WHAT TO PRODUCE
Write the material out again, line by line, exactly as it is.

COLLECTED MATERIAL
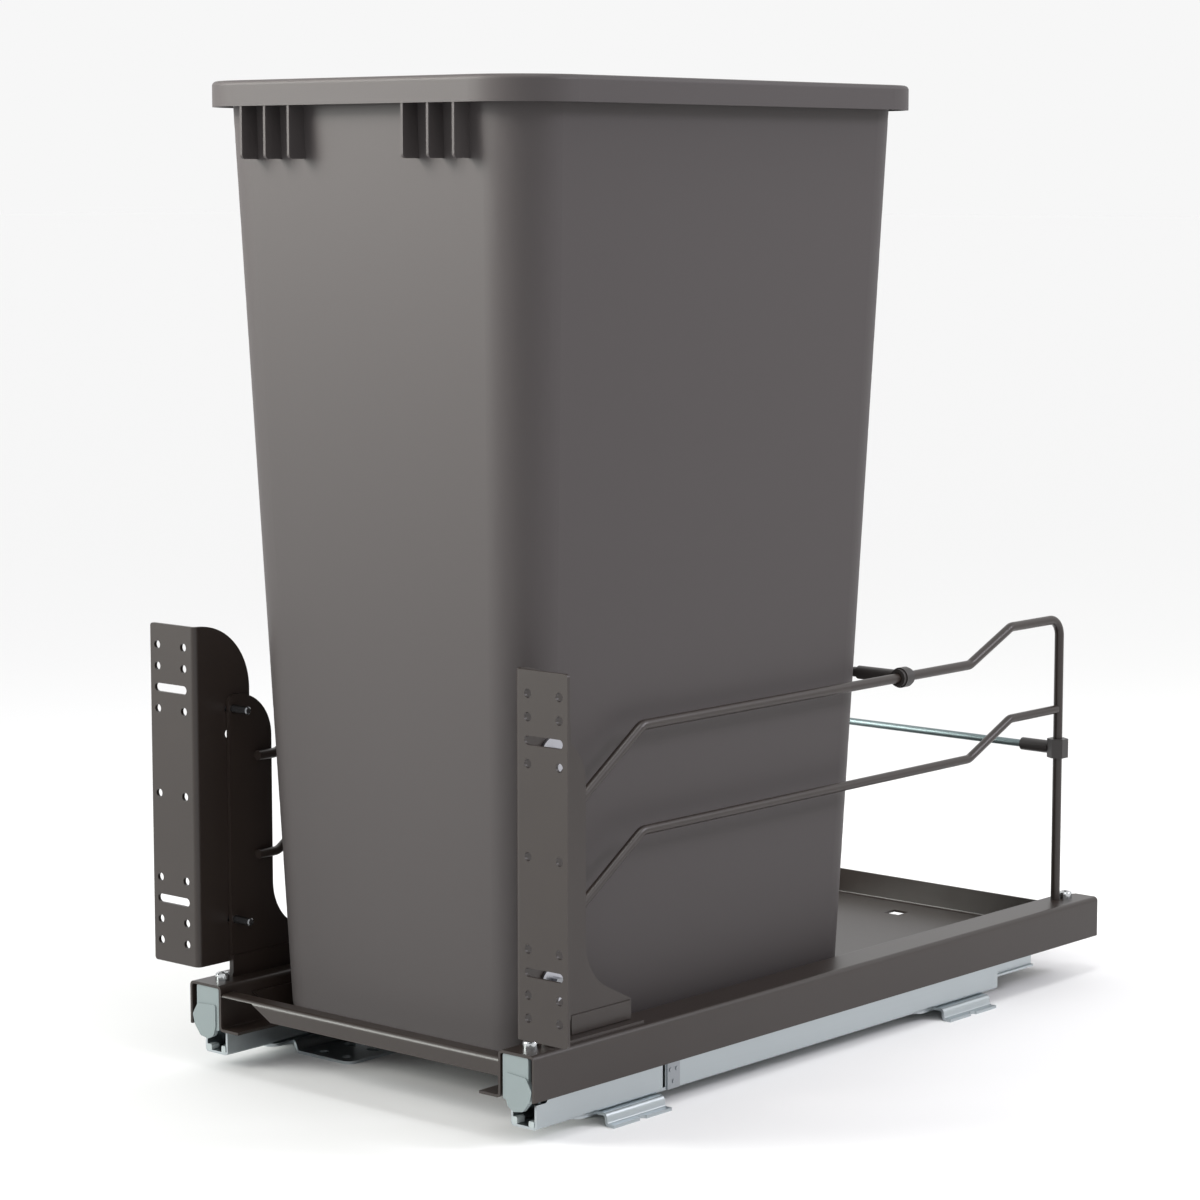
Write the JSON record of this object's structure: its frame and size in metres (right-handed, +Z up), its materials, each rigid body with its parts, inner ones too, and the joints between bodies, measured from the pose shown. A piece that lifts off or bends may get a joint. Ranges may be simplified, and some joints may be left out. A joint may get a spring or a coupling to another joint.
{
  "type": "pull out bin frame",
  "caption": "Floor mounted pull out frame on full extension slides, with wire side rails, door brackets and a tall tapered waste bin.",
  "frame": {"origin": "middle of the overall width and depth, on the cabinet floor under the hat brackets", "axes": "+X to the right as seen from the front, +Y to the back of the cabinet, +Z up; the frame pulls out along -Y"},
  "size_m": [0.3304, 0.5598, 0.58],
  "materials": {
    "powder_coat": "satin dark brown grey powder coat",
    "door_coat": "satin dark brown grey powder coat",
    "zinc_sheet": "zinc plated rolled steel sheet",
    "zinc_rod": "zinc plated steel rod",
    "roller_steel": "ground steel",
    "bright_screws": "bright plated steel",
    "washer_zinc": "zinc plated steel",
    "rod_steel": "ground steel",
    "white_plastic": "natural white acetal",
    "stop_plastic": "light grey moulded plastic",
    "dark_plastic": "dark moulded plastic",
    "bin_plastic": "fine textured warm dark grey moulded plastic"
  },
  "bodies": {
    "cabinet_side": {"cabinet_member_left": "zinc_sheet", "cabinet_member_right": "zinc_sheet", "member_clip_left": "zinc_sheet", "member_clip_right": "zinc_sheet", "front_glides_left": "white_plastic", "front_glides_right": "white_plastic", "floor_bracket_front_left": "zinc_sheet", "floor_bracket_front_right": "zinc_sheet", "floor_bracket_rear_left": "zinc_sheet", "floor_bracket_rear_right": "zinc_sheet", "damper_body_left": "dark_plastic", "damper_body_right": "dark_plastic", "damper_rod_left": "rod_steel", "damper_rod_right": "rod_steel"},
    "lower_cages": {"lower_cage_left": "white_plastic", "lower_cage_right": "white_plastic", "lower_rollers_left": "roller_steel", "lower_rollers_right": "roller_steel"},
    "intermediates": {"intermediate_beam_left": "zinc_sheet", "intermediate_beam_right": "zinc_sheet"},
    "upper_cages": {"upper_cage_left": "white_plastic", "upper_cage_right": "white_plastic", "upper_rollers_left": "roller_steel", "upper_rollers_right": "roller_steel"},
    "frame": {"side_channel_left": "powder_coat", "side_channel_right": "powder_coat", "drawer_runner_left": "zinc_sheet", "drawer_runner_right": "zinc_sheet", "front_stop_left": "stop_plastic", "front_stop_right": "stop_plastic", "post_plate_left": "powder_coat", "post_plate_right": "powder_coat", "upper_wire_left": "powder_coat", "upper_wire_right": "powder_coat", "lower_wire_left": "powder_coat", "lower_wire_right": "powder_coat", "tray_pan": "powder_coat", "front_rail": "powder_coat", "closing_strikers": "powder_coat", "rear_rod": "zinc_rod", "rear_rod_sleeves": "dark_plastic", "rear_rod_clips": "dark_plastic", "channel_screws": "bright_screws", "bracket_bolts": "bright_screws", "bracket_washers": "washer_zinc"},
    "retainer": {"retainer_rod": "zinc_rod", "retainer_sleeves": "dark_plastic", "retainer_rings": "dark_plastic"},
    "left_door_bracket": {"door_bracket_left": "door_coat"},
    "right_door_bracket": {"door_bracket_right": "door_coat"},
    "bin": {"waste_bin": "bin_plastic"}
  },
  "joints": [
    {"name": "frame_slide", "type": "slide", "parent": "cabinet_side", "child": "frame", "axis": [0, -1, 0], "range_m": [0, 0.5]},
    {"name": "lower_cage_slide", "type": "slide", "parent": "cabinet_side", "child": "lower_cages", "axis": [0, -1, 0], "range_m": [0, 0.125]},
    {"name": "intermediate_slide", "type": "slide", "parent": "cabinet_side", "child": "intermediates", "axis": [0, -1, 0], "range_m": [0, 0.25]},
    {"name": "upper_cage_slide", "type": "slide", "parent": "cabinet_side", "child": "upper_cages", "axis": [0, -1, 0], "range_m": [0, 0.375]},
    {"name": "bin_lift", "type": "slide", "parent": "frame", "child": "bin", "axis": [0, 0, 1], "range_m": [0, 0.56]},
    {"name": "retainer_slide", "type": "slide", "parent": "frame", "child": "retainer", "axis": [0, 1, 0], "range_m": [-0.008, 0.055]},
    {"name": "left_door_bracket_adjust", "type": "slide", "parent": "frame", "child": "left_door_bracket", "axis": [0, 1, 0], "range_m": [-0.006, 0.0018]},
    {"name": "right_door_bracket_adjust", "type": "slide", "parent": "frame", "child": "right_door_bracket", "axis": [0, 1, 0], "range_m": [-0.006, 0.0018]}
  ],
  "couplings": [
    {"joint": "lower_cage_slide", "follows": "frame_slide", "ratio": 0.25},
    {"joint": "intermediate_slide", "follows": "frame_slide", "ratio": 0.5},
    {"joint": "upper_cage_slide", "follows": "frame_slide", "ratio": 0.75}
  ]
}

CORRECT ANSWER
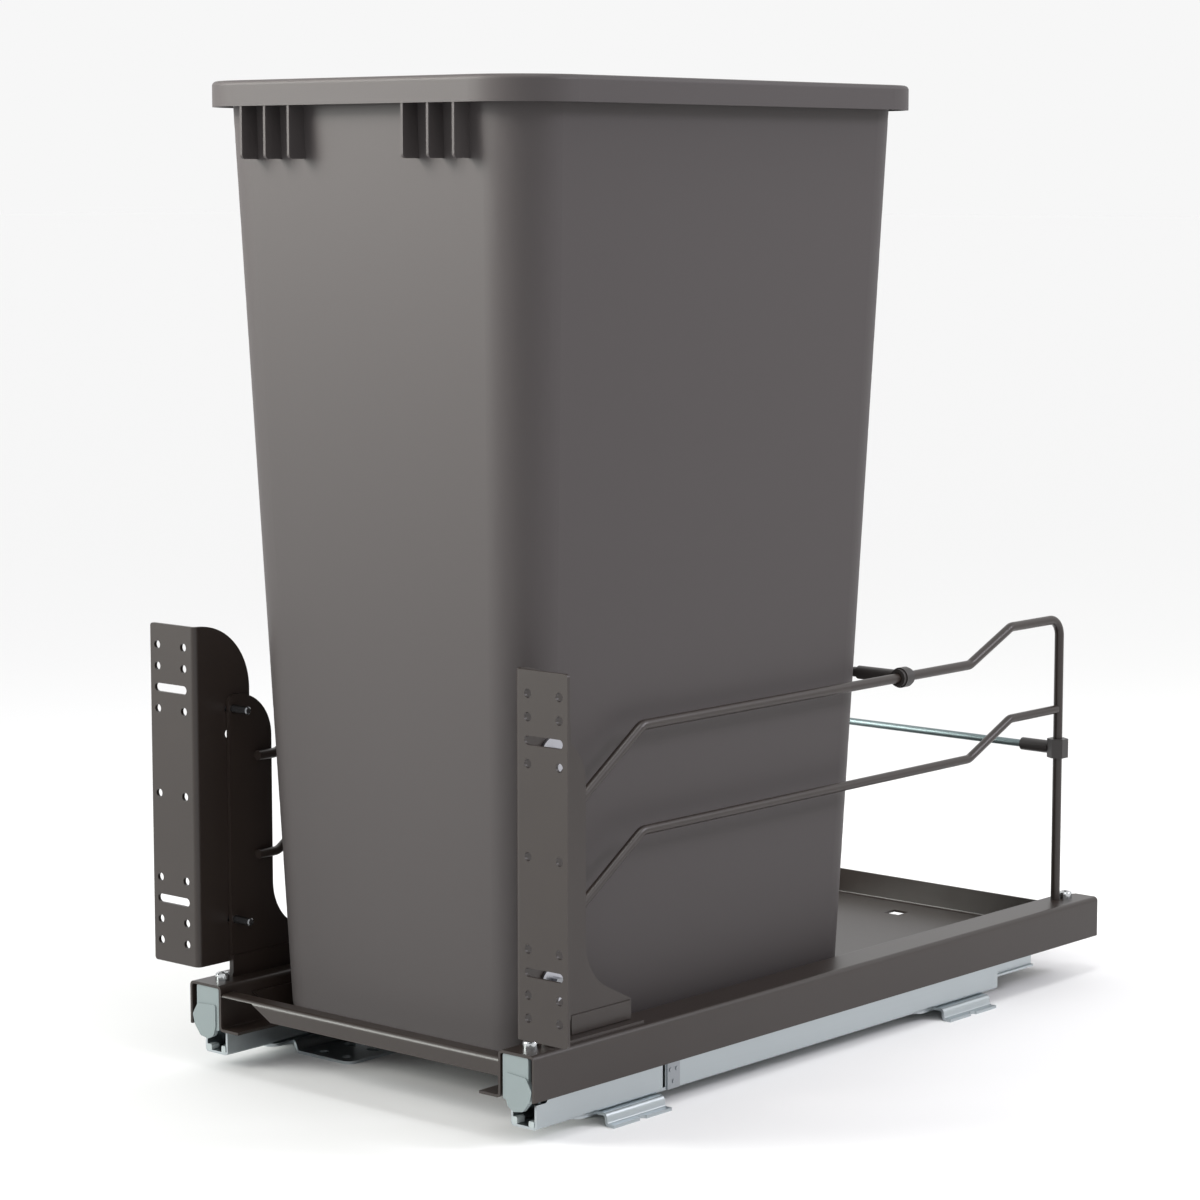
Write the JSON record of this object's structure: its frame and size in metres (right-handed, +Z up), its materials, each rigid body with its parts, inner ones too, and the joints between bodies, measured from the pose shown. A piece that lifts off or bends may get a joint. Ranges may be simplified, and some joints may be left out. A joint may get a spring or a coupling to another joint.
{
  "type": "pull out bin frame",
  "caption": "Floor mounted pull out frame on full extension slides, with wire side rails, door brackets and a tall tapered waste bin.",
  "frame": {"origin": "middle of the overall width and depth, on the cabinet floor under the hat brackets", "axes": "+X to the right as seen from the front, +Y to the back of the cabinet, +Z up; the frame pulls out along -Y"},
  "size_m": [0.3304, 0.5598, 0.58],
  "materials": {
    "powder_coat": "satin dark brown grey powder coat",
    "door_coat": "satin dark brown grey powder coat",
    "zinc_sheet": "zinc plated rolled steel sheet",
    "zinc_rod": "zinc plated steel rod",
    "roller_steel": "ground steel",
    "bright_screws": "bright plated steel",
    "washer_zinc": "zinc plated steel",
    "rod_steel": "ground steel",
    "white_plastic": "natural white acetal",
    "stop_plastic": "light grey moulded plastic",
    "dark_plastic": "dark moulded plastic",
    "bin_plastic": "fine textured warm dark grey moulded plastic"
  },
  "bodies": {
    "cabinet_side": {"cabinet_member_left": "zinc_sheet", "cabinet_member_right": "zinc_sheet", "member_clip_left": "zinc_sheet", "member_clip_right": "zinc_sheet", "front_glides_left": "white_plastic", "front_glides_right": "white_plastic", "floor_bracket_front_left": "zinc_sheet", "floor_bracket_front_right": "zinc_sheet", "floor_bracket_rear_left": "zinc_sheet", "floor_bracket_rear_right": "zinc_sheet", "damper_body_left": "dark_plastic", "damper_body_right": "dark_plastic", "damper_rod_left": "rod_steel", "damper_rod_right": "rod_steel"},
    "lower_cages": {"lower_cage_left": "white_plastic", "lower_cage_right": "white_plastic", "lower_rollers_left": "roller_steel", "lower_rollers_right": "roller_steel"},
    "intermediates": {"intermediate_beam_left": "zinc_sheet", "intermediate_beam_right": "zinc_sheet"},
    "upper_cages": {"upper_cage_left": "white_plastic", "upper_cage_right": "white_plastic", "upper_rollers_left": "roller_steel", "upper_rollers_right": "roller_steel"},
    "frame": {"side_channel_left": "powder_coat", "side_channel_right": "powder_coat", "drawer_runner_left": "zinc_sheet", "drawer_runner_right": "zinc_sheet", "front_stop_left": "stop_plastic", "front_stop_right": "stop_plastic", "post_plate_left": "powder_coat", "post_plate_right": "powder_coat", "upper_wire_left": "powder_coat", "upper_wire_right": "powder_coat", "lower_wire_left": "powder_coat", "lower_wire_right": "powder_coat", "tray_pan": "powder_coat", "front_rail": "powder_coat", "closing_strikers": "powder_coat", "rear_rod": "zinc_rod", "rear_rod_sleeves": "dark_plastic", "rear_rod_clips": "dark_plastic", "channel_screws": "bright_screws", "bracket_bolts": "bright_screws", "bracket_washers": "washer_zinc"},
    "retainer": {"retainer_rod": "zinc_rod", "retainer_sleeves": "dark_plastic", "retainer_rings": "dark_plastic"},
    "left_door_bracket": {"door_bracket_left": "door_coat"},
    "right_door_bracket": {"door_bracket_right": "door_coat"},
    "bin": {"waste_bin": "bin_plastic"}
  },
  "joints": [
    {"name": "frame_slide", "type": "slide", "parent": "cabinet_side", "child": "frame", "axis": [0, -1, 0], "range_m": [0, 0.5]},
    {"name": "lower_cage_slide", "type": "slide", "parent": "cabinet_side", "child": "lower_cages", "axis": [0, -1, 0], "range_m": [0, 0.125]},
    {"name": "intermediate_slide", "type": "slide", "parent": "cabinet_side", "child": "intermediates", "axis": [0, -1, 0], "range_m": [0, 0.25]},
    {"name": "upper_cage_slide", "type": "slide", "parent": "cabinet_side", "child": "upper_cages", "axis": [0, -1, 0], "range_m": [0, 0.375]},
    {"name": "bin_lift", "type": "slide", "parent": "frame", "child": "bin", "axis": [0, 0, 1], "range_m": [0, 0.56]},
    {"name": "retainer_slide", "type": "slide", "parent": "frame", "child": "retainer", "axis": [0, 1, 0], "range_m": [-0.008, 0.055]},
    {"name": "left_door_bracket_adjust", "type": "slide", "parent": "frame", "child": "left_door_bracket", "axis": [0, 1, 0], "range_m": [-0.006, 0.0018]},
    {"name": "right_door_bracket_adjust", "type": "slide", "parent": "frame", "child": "right_door_bracket", "axis": [0, 1, 0], "range_m": [-0.006, 0.0018]}
  ],
  "couplings": [
    {"joint": "lower_cage_slide", "follows": "frame_slide", "ratio": 0.25},
    {"joint": "intermediate_slide", "follows": "frame_slide", "ratio": 0.5},
    {"joint": "upper_cage_slide", "follows": "frame_slide", "ratio": 0.75}
  ]
}